Suara.com - Isu rasisme di Indonesia masih kerap terjadi hingga saat ini. Tak jarang, tindakan rasis yang menyasar etnis atau ras tertentu kerap berujung pada konflik yang panjang buntutnya.
Wakil Ketua Eksternal Komnas HAM, Amiruddin Al-Rahab dalam diskusi daring bertajuk 'Mencari Solusi Menangani Perikalu Rasis di Indonesia' mengatakan, munculnya kasus rasisme kerap diembuskan oleh para pelaku politik identitas.
"Orang-orang yang ingin menjalankan politik identitas merasa ada ketunggalan dalam identitas, selalu ingin memaksakan satu cara berpikir bahwa identitas itu tunggal," kata Amiruddin, Kamis (11/2/2021) sore.
Amiruddin memaparkan, perilaku tersebut kerap muncul karena banyak orang atau individu tertentu berpikir berada dalam ruang identitas yang tunggal. Akibatnya, jika ada identitas lain di luar identitasnya dianggap sesuatu yang asing.
Atas hal tersebut, selalu muncul upaya untuk menunjukkan supremasi atas identitas yang lain. Padahal, lanjut Amiruddin, individu atau suatu kelompok tidak pernah berdiri secara tunggal.
"Dia bisa berubah dan banyak orang itu punya identitas. Dia bisa pakai di tempat yang berbeda-beda. Misalnya seseorang bisa saja dia ras tertentu dengan etnis berbeda. Ras sama etnis berbeda kan bisa terjadi," jelas dia.
Mariana Amiruddin, Wakil Ketua Komnas Perempuan punya sudut pandang berbeda ketika berbicara isu rasisme. Dia pun menarik jauh pada akar terjadinya kasus rasisme yang kerap menggangu relasi-relasi di dalam masyarakat.
Akar terjadinya masalah rasisme berasal dari kolonialisme yang kemudian dikukuhkan oleh rezim Orde Baru.

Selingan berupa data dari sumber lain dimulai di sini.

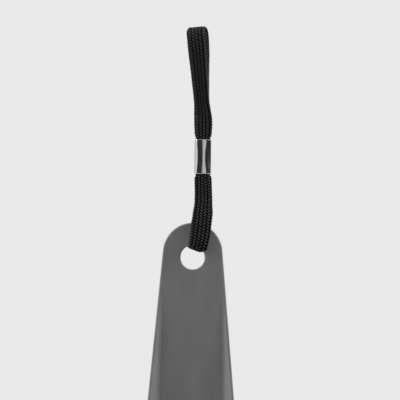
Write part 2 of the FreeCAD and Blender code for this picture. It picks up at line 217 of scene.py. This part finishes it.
def braided_cord(name, line, reach, shape):
    """A flat tubular braid along a line: two families of strands, each over two and under two of the other.

    shape holds, at each point of the line, the cord's width and thickness, its lean and twist, and how far the
    section bows (arch) and thins towards its edges (taper).
    """
    _, across_dir, through_dir = cord_directions(line, shape["lean"], shape["twist"])
    width = shape["width"] - 2 * WALL
    thickness = np.maximum(shape["thickness"] - 2 * WALL, THINNEST)
    full = 2 * (CORD_WIDTH - 2 * WALL) + (math.pi - 2) * (CORD_THICKNESS - 2 * WALL)
    crowding = (2 * width + (math.pi - 2) * thickness) / full

    def surface(turn):
        a, b, na, nb = slot_outline(turn, width, thickness)
        q = a / (width / 2)
        slope = -2 * shape["arch"] * q / (width / 2)
        b = b * (1 - shape["taper"] * q * q) + shape["arch"] * (1 - q * q)
        normal = unit(across_dir * (na - slope * nb)[:, None] + through_dir * nb[:, None])
        return line + across_dir * a[:, None] + through_dir * b[:, None], normal

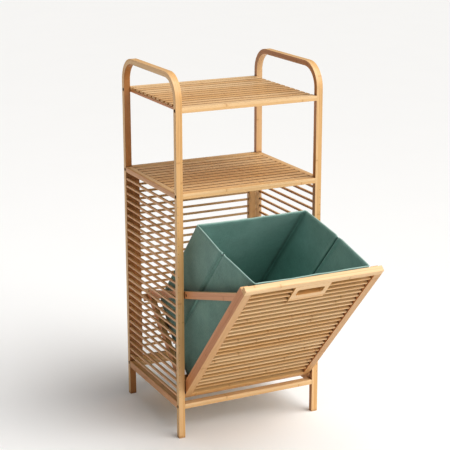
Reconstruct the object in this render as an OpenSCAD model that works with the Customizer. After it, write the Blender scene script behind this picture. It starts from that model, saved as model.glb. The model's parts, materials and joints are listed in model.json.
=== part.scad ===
// Slatted bamboo storage tower with two open shelves and a tilt-out laundry basket.
// Millimetres. +Z is up and -Y is the front. The basket is drawn tilted open, on its stop.
// The origin is on the floor, midway between the foremost and rearmost points.

/* [Overall size] */
// Height to the top of the side hoops
tower_h = 940; // [900:1:980]
// Width over the side hoops
tower_w = 406; // [380:1:430]
// Depth over the legs
tower_d = 342; // [330:1:360]

/* [Side hoops] */
// Width of the bent strip, across the tower
strip_w = 17; // [15:0.5:20]
// Thickness of the bent strip
strip_t = 13.5; // [12.5:0.5:15]
// Outer radius of the hoop's two bends
hoop_r = 64; // [50:1:80]

/* [Shelves] */
// Height of the top shelf's upper face
top_shelf_z = 859; // [840:1:870]
// Height of the middle shelf's upper face
middle_shelf_z = 646; // [640:1:660]
// Height of the top shelf's rails
top_rail_h = 13; // [12:0.5:16]
// Height of the middle shelf's rails
middle_rail_h = 14; // [12:0.5:16]
// Depth of each shelf's front rail
front_rail_d = 26; // [20:1:30]
// Depth of the top shelf's back rail
top_back_rail_d = 18; // [14:1:26]
// Depth of the middle shelf's back rail
middle_back_rail_d = 26; // [16:1:30]
// Number of slats in a shelf
shelf_slats = 11; // [8:1:12]
// Width of a shelf slat
shelf_slat_w = 19; // [15:0.5:20]
// Thickness of a shelf slat
shelf_slat_t = 6; // [5:0.5:9]
// Width of the cleats under the slats' ends
cleat_w = 15; // [10:1:18]

/* [Lower rails] */
// Height of the lower rails' underside
lower_rail_z = 79; // [60:1:80]
// Height of the front lower rail
lower_front_rail_h = 13; // [12:0.5:16]
// Depth of the front lower rail
lower_front_rail_d = 20; // [16:1:26]
// Height of the side lower rails
lower_side_rail_h = 18; // [16:0.5:20]
// Height of the back lower rail
lower_back_rail_h = 28; // [24:1:32]

/* [Side and back panels] */
// Side of a panel slat's square section
panel_slat = 5.5; // [4:0.5:7]
// Height of the lowest side slat's middle
first_slat_z = 114; // [110:1:120]
// Spacing of the panel slats
panel_pitch = 20; // [18:0.5:22]
// Width of the back panel's stiles
back_stile_w = 22; // [18:1:26]

/* [Tilting basket] */
// Height of the hinge axis
pivot_z = 123; // [120:1:126]
// Angle of the open basket
open_angle = 42; // [35:1:45]
// Gap between the basket and each front leg
side_gap = 2; // [1.5:0.1:3]
// Gap between the closed door and the middle shelf
door_top_gap = 3; // [3:0.5:8]
// Width of a door stile
stile_w = 20; // [18:1:24]
// Depth of a door stile
stile_d = 25; // [22:1:28]
// Height of the door's top rail
door_rail_h = 17; // [14:1:20]
// Depth of the door's top rail
door_rail_d = 15; // [13:1:18]
// Distance that the door reaches below the hinge axis
door_tail = 22; // [20:1:24]
// Number of slats in the door
door_slat_count = 24; // [20:1:25]
// Height of a door slat
door_slat_h = 6; // [4:0.5:8]
// Depth of a door slat
door_slat_d = 12; // [8:1:14]
// Width of a brace, and height of a base bar
brace_w = 18; // [16:0.5:20]
// Thickness of the braces and base bars
brace_t = 12; // [10:1:14]
// Distance from the hinge axis to the base's rear end
base_len = 307; // [290:1:310]

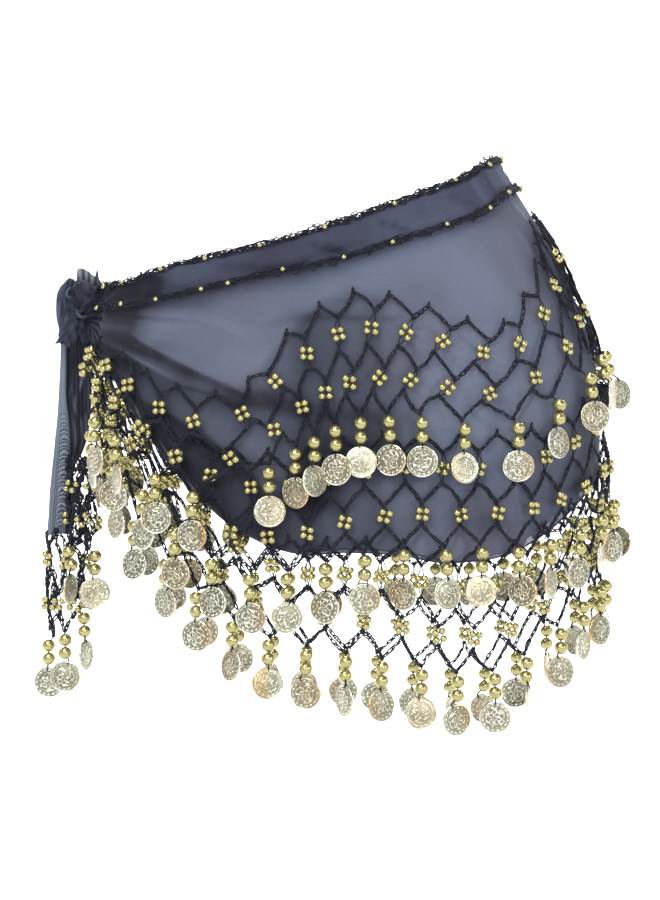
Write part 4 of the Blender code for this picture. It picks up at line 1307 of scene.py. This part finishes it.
def edging(name, node, place_line, out, beads, snags, up, sizes, finishes, seed):
    """Three chains of stitches along one sewing line, loose yarn, loose loops, and beads at angles."""
    work = Yarnwork(on_hips, sizes, seed)
    rng = work.rng
    start, end = PANEL_START + EDGING_INSET, GIRTH - PANEL_START - EDGING_INSET
    for shift, lift, side in EDGING_CHAINS:
        count = int((end - start) / (sizes.pitch / MM))
        along = start + (end - start) * (np.arange(count) + shift) / count
        spots = stacked(along, place_line(along) + side, out + lift)
        spots[:, 1] += rng.normal(0.0, 0.4, count)
        way = np.gradient(spots[:, :2], axis=0)
        heading = way / np.linalg.norm(way, axis=1, keepdims=True)
        stretch = np.linalg.norm(way, axis=1) / (sizes.pitch / MM)
        work.yarn.append(lay_stitches(on_hips, *work.link, (spots, heading, stretch), rng))
    fine = np.linspace(start, end, 900)
    slack = 1.0 + LOOSE_REACH * np.clip(np.sin(fine / 31.0 + 1.3), 0.0, 1.0) ** 2
    wander = up * slack * (0.4 + np.sin(2 * np.pi * fine / 11.0 + 2.2 * np.sin(fine / 23.0)))
    loose = on_hips(fine, place_line(fine) + wander, out + 1.0 + 0.5 * np.cos(fine / 2.9))
    work.yarn.append(sweep(loose[None], sizes.yarn * 0.8, 5))
    at = along_at(np.array(snags, float)) + rng.normal(0, 1.0, len(snags))
    work.picots(stacked(at, place_line(at), out + 0.6), up)
    back = np.arange(along_at(365.0), GIRTH - 24.0, BACK_BEAD_STEP)
    bead_along = np.concatenate([along_at(np.array(beads, float)), back])
    bead_along = bead_along + rng.normal(0, 0.8, len(bead_along))
    radius = sizes.edge_bead / MM / 2
    bead_height = place_line(bead_along) + rng.normal(0, 0.6, len(bead_along))
    bead_spots = stacked(bead_along, bead_height, out + 1.9 + radius)
    work.add_balls(work.small, bead_spots, radius, 12, 8)
    work.add(name, finishes, (node,))


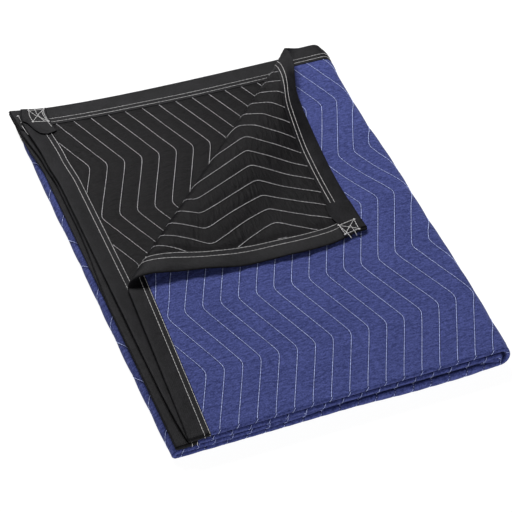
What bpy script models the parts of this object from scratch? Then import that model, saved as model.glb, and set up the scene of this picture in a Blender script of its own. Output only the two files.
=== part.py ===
"""Moving blanket: one quilted panel, bound on all four edges, folded to eight plies.

The panel is folded in half along its width, the fold to the front, and then across
its length into four two-ply units. One far corner of the top ply is turned back over
a diagonal roll. Millimetres throughout; the last step scales to metres.
"""
import math

import bmesh
import bpy
from mathutils import Matrix, Vector

# Cloth, laid flat
CLOTH_LENGTH = 1829.0
CLOTH_WIDTH = 1320.0
HALF_THICKNESS = 1.7
HALF_THICKNESS_EDGE = 0.5

# Binding tape and the lapped tape ends at the corners
SIDE_TAPE_WIDTH = 28.3
FAR_TAPE_WIDTH = 36.0
TAPE_THICKNESS = 0.35
TAB_START, LONG_TAB_END, SHORT_TAB_END = 3.0, 58.0, 35.4
TAB_REACH = 44.0
PRESSED_WIDTH = 66.0
TAB_THICKNESS = 0.3
SEWN_GAP = 0.35

# Folded packet
PITCH = 4.0
PACKET_WIDTH = 482.0
FRONT = 3.0
TOP_UNIT_LENGTH = 424.0

# Corner turned back: where the roll starts on the side edge, the way it runs, its radius
# at that end, how much it swells past the edge and then grows per millimetre
ROLL_START = (41.0, 281.0)
ROLL_ANGLE = math.radians(44.5)
ROLL_RADIUS = 2.6
ROLL_SWELL = 4.4
ROLL_GROWTH = 0.003
FLAP_SLIP = 0.19
FLAP_LENGTH = 385.0

PLY_RADIUS = PITCH / 2
HAIRPIN = math.pi * PLY_RADIUS
HALF_WIDTH = (CLOTH_WIDTH - HAIRPIN) / 2
HAIRPIN_Y = FRONT + PLY_RADIUS + HALF_THICKNESS
OUTER_RADIUS = 3 * PITCH
INNER_RADIUS = PITCH
OUTER_ARC = math.pi * OUTER_RADIUS
INNER_ARC = math.pi * INNER_RADIUS
MIDDLE_Z = HALF_THICKNESS + 3.5 * PITCH
UNIT_LENGTH = (CLOTH_LENGTH - TOP_UNIT_LENGTH - OUTER_ARC - 2 * INNER_ARC) / 3
SPANS = (TOP_UNIT_LENGTH, OUTER_ARC, UNIT_LENGTH, INNER_ARC, UNIT_LENGTH, INNER_ARC, UNIT_LENGTH)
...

Di saat Soeharto memimpin negeri ini, beber Mariana, kerap terjadi perlakuan represif terhadap ras tertentu.
"Dan kemudian beberapa wilayah mengalami ketertinggalan yang menunjukkan diskriminasi dalam konteks pembangunan dan dan ekonomi," kata Mariana.
Baca Juga: Abu Janda - Natalius Pigai Berdamai, KNPI Tetap Tak Cabut Laporan Polisi
Penggunaan kata 'pribumi' dan 'non pribumi' misalnya. Dua kata itu adalah istilah yang diwariskan oleh kolonial yang kemudian mempertajam adanya tindakan diskriminasi terhadap ras atau etnis tertentu.
Mariana menyatakan, dua etnis atau ras yang kerap mengalami diskriminasi adalah Tionghoa dan Papua. Pasalnya, tindakan rasis terhadap dua etnis tersebut kerap melahirkan kebencian yang berulang, bahkan ketakutan secara kolektif yang dibangun oleh momen politik tertentu.
"Jadi ada kecenderungan terpola," kata dia.
Diskriminasi Fisik
Diskriminasi terhadap ras atau etnis tertentu kerap lahir dari ucapan atau ujaran yang merujuk pada warna kulit, juga jenis rambut. Mariana mengatakan, semua ciri biologis yang menjadi ujaran diskriminasi itu adalah bentuk perendahan martabat yang kemudian menimbulkan penindasan dan konflik.
"Misanya istilah kulit utih disebut sebagai tidak berwarna, sementara yang lain berwarna. Ini menunjukkan bahwa kulit putih juga warna. Tapi kita bisa merasakan ada supremasi dimana bahwa kulit putih itu adalah yang unggul," ujar dia.